A couple strolls by arm-in-arm on the sidewalk, laughing and talking loudly at each other. I bite back a feeling of revulsion at them, at their drunken carousing. Enjoying the good life, heading somewhere private to press their genitalia together, fait accompli. These are not my people. I feel no affinity towards them. And it bothers me.

I envy them. Their position in the world seems certain. I want to be certain like they are. But I can never be satisfied. I can’t enjoy my happiness. I can never be carefree.

I run my fingers along the counter, feeling the cool surface beneath them. I know this. I know this room. I know these objects. My mind wanders to her, sleeping in the bedroom. She is safe. I hold all the cards. I grasped at her to clutch at the escaping concept of belonging.

Two years ago I started on this path. No, I was always on this path. I did not know it at the time, but this was written in my mind from the moment I was aware of having one. I was constructed by a broken god.

The only option is to let my fate play out the way it will.

If you ever felt that you didn’t belong, that you existed in a society that abandoned you, that there had to be a place for you yet never found it, then you need to listen to what I am going to say.

I am an outsider and a prophet of the unheard.

My name is Matthew and today is my last day with her.

It’s four in the morning and I am picking up my parents to bring them to the airport.

I love driving at night when no one is around. I feel free when I see streets devoid of people. It is as though I am no longer being seen. Evaluated. I worry about what people think about me. I want to appear as though I don’t care what people think about me. How ordinary.

My parents tell me fragments of dreams they both had. My mother tells me of a dream where her boyfriend is a black singer. She says she felt like she didn’t fit in with his friends. That she heard the women around him talking about her, wondering who she was, and where she came from. My father tells me his dream of holding a tiny baby, a newborn. The baby is red and wrinkled and hairless and my father thinks that it looks like a penis. He and everyone around him are amazed when the baby starts babbling things at such a young age.

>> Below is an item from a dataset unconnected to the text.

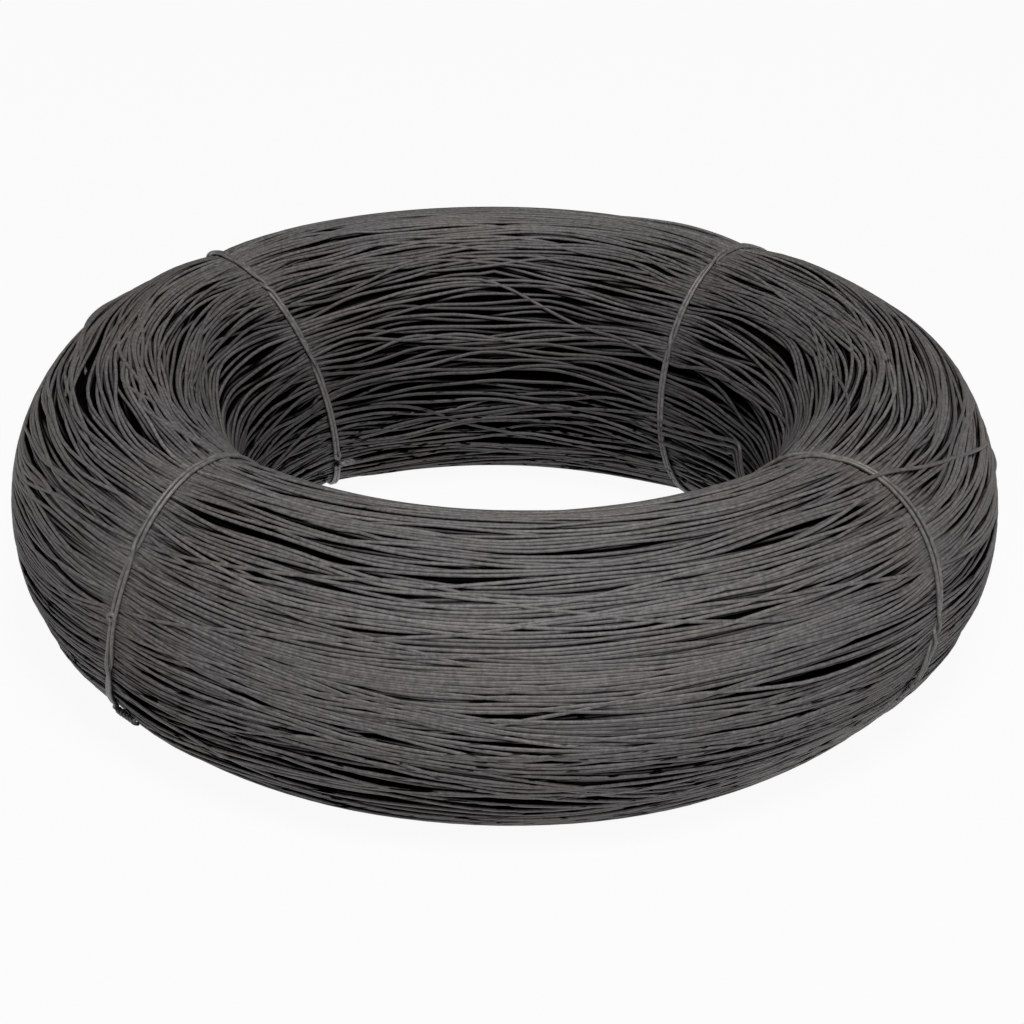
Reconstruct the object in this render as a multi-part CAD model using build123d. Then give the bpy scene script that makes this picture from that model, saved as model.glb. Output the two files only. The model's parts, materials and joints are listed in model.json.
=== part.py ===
import os
from math import cos, radians, sin, tan

from build123d import *

# A coil of drawn steel wire, wound loose into a ring and tied at four places, lying on one end.
# Millimetres, +Z up. The origin is on the floor, at the centre of the ring.

# The wire, which is also the wire that the ties are made of
wire_diameter = 2.0

# The wound ring
outer_radius = 255.0
bore_radius = 136.0
coil_height = 153.0
# Upright stretch of the bore wall, halfway up
bore_band_height = 18.0
# Ring of turns that the floor presses level
rest_ring_width = 24.0
# Slope at which the round crown of the section passes into its flatter side, from the horizontal
shoulder_angle = 50.0

# The turns lie in bunches side by side, with a furrow between two of them. The bunches are
# narrower on the ends than on the sides, and their furrows shallower.
end_bunch_width = 22.0
end_furrow_depth = 0.8
side_bunch_width = 28.0
side_furrow_depth = 1.5
# Ridges closer together than this are one ridge
least_ridge_gap = 0.01

# The four ties, each a doubled wire pulled tight round the section, by their angle round the ring
tie_angles = {
    "tie_front_left": 221.0,
    "tie_front_right": 321.0,
    "tie_back_left": 138.0,
    "tie_back_right": 51.0,
}
# How far a tie is pulled in below the turns, and the play on each side of it
tie_recess = 0.3
tie_play = 0.15

# The knot of a tie, on its outer side: the eye that it is pulled through and the twisted ends
knot_height = 52.0
eye_inner_diameter = 2.2
eye_bends = 8
tail_length = 15.0
tail_turns = 2
bends_per_turn = 5
tail_lift = 40.0
# Play round the knot, in the hollow that it presses in the turns
knot_play = 0.4

half_height = coil_height / 2
half_width = (outer_radius - bore_radius) / 2
crest_radius = (outer_radius + bore_radius) / 2
wire_radius = wire_diameter / 2
# The wire of a tie is drawn with flats, this far from its middle to a corner
wire_flats = 6
wire_corner = wire_radius / cos(radians(180 / wire_flats))
tie_depth = tie_recess + wire_radius
seat_width = 2 * (wire_radius + wire_corner + tie_play)
eye_radius = eye_inner_diameter / 2 + wire_radius


def at(radius, height):
    """A point of the ring's section, which is drawn in the plane of X and Z."""
    return Vector(radius, 0, height)


def quarter(centre, reach_out, reach_up):
    """Crown arc and side arc of one quarter of the section's outline, tangent to each other.

    The quarter runs from above or below its centre to beside it. A negative reach turns it over.
    """
    out = 1 if reach_out > 0 else -1
    up = 1 if reach_up > 0 else -1
    width = abs(reach_out)
    height = abs(reach_up)
    slope = radians(shoulder_angle)
    shift = (height - width) / (1 + tan(slope) - 1 / cos(slope))
    crown_radius = height - shift * tan(slope)
    side_radius = width + shift
    crown_centre = centre + Vector(0, 0, up * (height - crown_radius))
    side_centre = centre + Vector(out * (width - side_radius), 0, 0)

    def on(arc_centre, radius, angle):
        return arc_centre + Vector(out * radius * cos(angle), 0, up * radius * sin(angle))

    upright = radians(90)
    shoulder = on(crown_centre, crown_radius, slope)
    crown = ThreePointArc(
        on(crown_centre, crown_radius, upright),
        on(crown_centre, crown_radius, (upright + slope) / 2),
        shoulder,
    )
    side = ThreePointArc(
        shoulder,
        on(side_centre, side_radius, slope / 2),
        on(side_centre, side_radius, 0),
    )
    return crown, side


def stations(arc, bunch_width, furrow_depth):
    """Ridges and furrows along an arc, each as its point, the way in and whether it is a furrow.

    A furrow's depth is measured from the straight line between the ridges beside it.
    """
    count = max(1, round(arc.length / bunch_width))
    ridges = [arc @ (n / count) for n in range(count + 1)]
    found = [(ridges[0], (arc.arc_center - ridges[0]).normalized(), False)]
    for before, after in zip(ridges, ridges[1:]):
        middle = (before + after) / 2
        way_in = (arc.arc_center - middle).normalized()
        found.append((middle + way_in * furrow_depth, way_in, True))
        found.append((after, (arc.arc_center - after).normalized(), False))
    return found


def section_stations():
    """Ridges and furrows round the whole section, from the crest by way of the outer side."""
    ring = rest_ring_width / 2
    band = bore_band_height / 2
    quarters = (
        (at(crest_radius, half_height), half_width, half_height, True),
        (at(crest_radius + ring, half_height), half_width - ring, -half_height, False),
        (at(crest_radius - ring, half_height - band), ring - half_width, band - half_height, True),
        (at(crest_radius, half_height + band), -half_width, half_height - band, False),
    )
    found = []
    for centre, reach_out, reach_up, downhill in quarters:
        crown, side = quarter(centre, reach_out, reach_up)
        run = stations(crown, end_bunch_width, end_furrow_depth)[:-1]
        run += stations(side, side_bunch_width, side_furrow_depth)
        for station in run if downhill else run[::-1]:
            if not found or (station[0] - found[-1][0]).length > least_ridge_gap:
                found.append(station)
    return found[:-1]


def turned_outline():
    """The section of the ring, ridge to furrow to ridge."""
    points = [point for point, way_in, furrow in all_stations]
    return Wire(Polyline(*points, close=True))


def drawn_in_outline(inset):
    """The outline of something stretched from ridge to ridge, an inset below them."""
    points = [point + way_in * inset for point, way_in, furrow in all_stations if not furrow]
    return Wire(Polyline(*points, close=True))


def knot_plane():
    """Where the knot lies on its tie: Z points out of the coil and X along the ring."""
    points = [point + way_in * tie_depth for point, way_in, furrow in all_stations if not furrow]
    outer = [point for point in points if point.X > crest_radius]
    upper = min((point for point in outer if point.Z >= knot_height), key=lambda point: point.Z)
    lower = max((point for point in outer if point.Z < knot_height), key=lambda point: point.Z)
    run = lower - upper
    share = (upper.Z - knot_height) / (upper.Z - lower.Z)
    return Plane(origin=upper + run * share, x_dir=(0, 1, 0), z_dir=run.cross(Vector(0, 1, 0)))


def wire_along(path, flat_side):
    """The wire of a tie along a bent line, with two of its flats turned away from a direction."""
    start = Plane(origin=path @ 0, x_dir=flat_side, z_dir=path % 0)
    return sweep(start * RegularPolygon(wire_corner, wire_flats), path=path, transition=Transition.RIGHT)


def strand(side):
    """One of the two strands of a tie, running straight from bunch to bunch round the section."""
    path = drawn_in_outline(tie_depth).moved(Location((0, side * wire_radius, 0)))
    return wire_along(path, (0, 1, 0))


def eye():
    """The small loop beside the strands, bent from the end of the doubled wire."""
    centre = Location((wire_radius + eye_radius, 0, 0))
    ring = centre * RegularPolygon(eye_radius, eye_bends).wire()
    return wire_along(ring, ring @ 0 - centre.position)


def twisted_end(phase):
    """One of the two wire ends, wound round the other from the foot of the knot to its tip."""
    lift = radians(tail_lift)
    heading = Vector(-cos(lift), 0, sin(lift))
    foot = Plane(origin=(0, 0, 0), x_dir=(0, 1, 0), z_dir=heading)
    bends = bends_per_turn * tail_turns
    points = []
    for n in range(bends + 1):
        turned = radians(phase + 360 * n / bends_per_turn)
        offset = Vector(cos(turned), sin(turned), 0) * wire_radius
        points.append(foot.from_local_coords(offset + Vector(0, 0, tail_length * n / bends)))
    return wire_along(Wire(Polyline(*points)), heading)


def tie():
    """A whole tie in the plane of the section: two strands, the eye and the twisted ends."""
    knot = knot_plane()
    ends = twisted_end(0) + twisted_end(180)
    return strand(-1) + strand(1) + knot.location * eye() + knot.location * ends


def tie_seat():
    """What a tie and its knot press out of the turns, with the play round them."""
    beyond = -wire_diameter
    floor_outline = offset(make_face(drawn_in_outline(tie_depth)), -wire_radius, kind=Kind.INTERSECTION)
    band = make_face(drawn_in_outline(beyond)) - floor_outline
    channel = extrude(band, seat_width / 2, both=True)
    lift = radians(tail_lift)
    pair_reach = (wire_radius + wire_corner) / cos(lift)
    eye_side = wire_radius + 2 * eye_radius + wire_corner + knot_play
    tail_side = (tie_depth + pair_reach + knot_play) / tan(lift)
    along = eye_radius + wire_corner + knot_play
    floor = -wire_corner
    hollow = Box(
        eye_side + tail_side,
        2 * along,
        wire_diameter - floor,
        align=(Align.MIN, Align.CENTER, Align.MIN),
    )
    hollow = Location((-tail_side, 0, floor)) * hollow
    return channel + knot_plane().location * hollow


all_stations = section_stations()
coil = revolve(make_face(turned_outline()), Axis.Z)
whole_tie = tie()
seat = tie_seat()
ties = {}
for name, angle in tie_angles.items():
    turn = Rotation(0, 0, angle)
    coil -= turn * seat
    ties[name] = turn * whole_tie

os.makedirs("parts", exist_ok=True)
export_step(coil, "parts/wire_coil.step")
for name, tie_solid in ties.items():
    export_step(tie_solid, f"parts/{name}.step")
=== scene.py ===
"""A coil of black annealed steel wire, wound loose into a ring and held by four wire ties."""

import json
from math import cos, pi, radians, sin, tau

import bpy
import numpy as np
from bpy.props import FloatProperty, IntProperty, PointerProperty, StringProperty
from bpy.types import Operator, Panel, PropertyGroup
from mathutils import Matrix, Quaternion, Vector


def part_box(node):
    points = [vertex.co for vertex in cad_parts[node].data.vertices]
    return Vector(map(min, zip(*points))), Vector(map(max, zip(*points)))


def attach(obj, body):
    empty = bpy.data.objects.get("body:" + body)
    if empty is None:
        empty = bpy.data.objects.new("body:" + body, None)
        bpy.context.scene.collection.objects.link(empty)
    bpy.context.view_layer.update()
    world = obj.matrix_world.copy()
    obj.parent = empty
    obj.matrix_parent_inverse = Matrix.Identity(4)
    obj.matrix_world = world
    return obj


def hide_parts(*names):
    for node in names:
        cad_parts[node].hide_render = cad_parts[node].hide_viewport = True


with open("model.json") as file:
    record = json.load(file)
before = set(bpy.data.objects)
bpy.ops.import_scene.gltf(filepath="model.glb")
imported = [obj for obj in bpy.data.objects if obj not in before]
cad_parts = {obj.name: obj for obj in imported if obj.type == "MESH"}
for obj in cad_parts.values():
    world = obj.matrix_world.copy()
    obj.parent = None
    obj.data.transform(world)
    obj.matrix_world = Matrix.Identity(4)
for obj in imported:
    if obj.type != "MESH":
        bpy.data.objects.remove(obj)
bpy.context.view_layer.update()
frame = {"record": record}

bl_info = {
    "name": "Wire Coil",
    "version": (1, 0, 0),
    "blender": (4, 5, 0),
    "location": "View3D > Sidebar > Wire Coil",
    "description": "Builds the turns, ties, loose wires and studio of a coil of annealed wire",
    "category": "Add Mesh",
}

MM = 0.001
BODY = "root"

# The ring, in millimetres, from the frame
coil_low, coil_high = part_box("wire_coil")
OUTER_RADIUS = (coil_high[0] - coil_low[0]) / 2 / MM
COIL_HEIGHT = (coil_high[2] - coil_low[2]) / MM
BORE_RADIUS = next(m for m in frame["record"]["mounts"] if m["name"] == "bore")["dims"]["r_mm"]
HALF_HEIGHT = COIL_HEIGHT / 2
HALF_WIDTH = (OUTER_RADIUS - BORE_RADIUS) / 2
CREST_RADIUS = (OUTER_RADIUS + BORE_RADIUS) / 2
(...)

The baby, suddenly aware of this new attention, becomes more vocal and grandiose.

I don’t know what to make of the dreams so I do not comment. We drive in silence, my stereo crooning quietly. I manipulate uncomfortable thoughts of phallic signifiers in my father’s dream and my mother’s dream of a new lover, an emotive man. Ordinary World comes up on my iPod and I wonder if my father can make out the faint voice of Simon LeBon.

Papers in the roadside
Tell of suffering and greed
Here today, forgot tomorrow
Ooh, here besides the news
Of holy war and holy need
Ours is just a little sorrowed talk

And I don’t cry for yesterday
There’s an ordinary world
Somehow I have to find
And as I try to make my way
To the ordinary world
I will learn to survive

I drop them off at the airport and help them load up all their huge cases on a trolley in the bitterly cold wind. I hug them both and tell them I love them.

On the sedate drive back, a memory flashes in my head, one that has been lingering at the edge of my thoughts for a few days now. It is an old memory, I would guess from when I was around 10 years old. This was a time when I was probably a bit of a bad little kid. Not following rules, staying out past my curfew, not eating my veggies, and so on. I remember this in strange detail. My mother told me about something she read in the newspaper.

“I read about a man on death row. Before he was to go into the chair, he asked to see his mother. And when he saw his mother, he asked if he could suckle at her breast as his last dying wish. When she allowed him to do so, he then savagely bit off her nipple and spit it on the floor.”

My mother then went on to tell me how she didn’t want to be that mother when I grew up. That she didn’t want to be the one who gets punished and violated by a vile son filled with hate.

I’ll never remember why she told me this story. But I’ll always remember it now. And I know that I remember it clearly, for a reason. But why?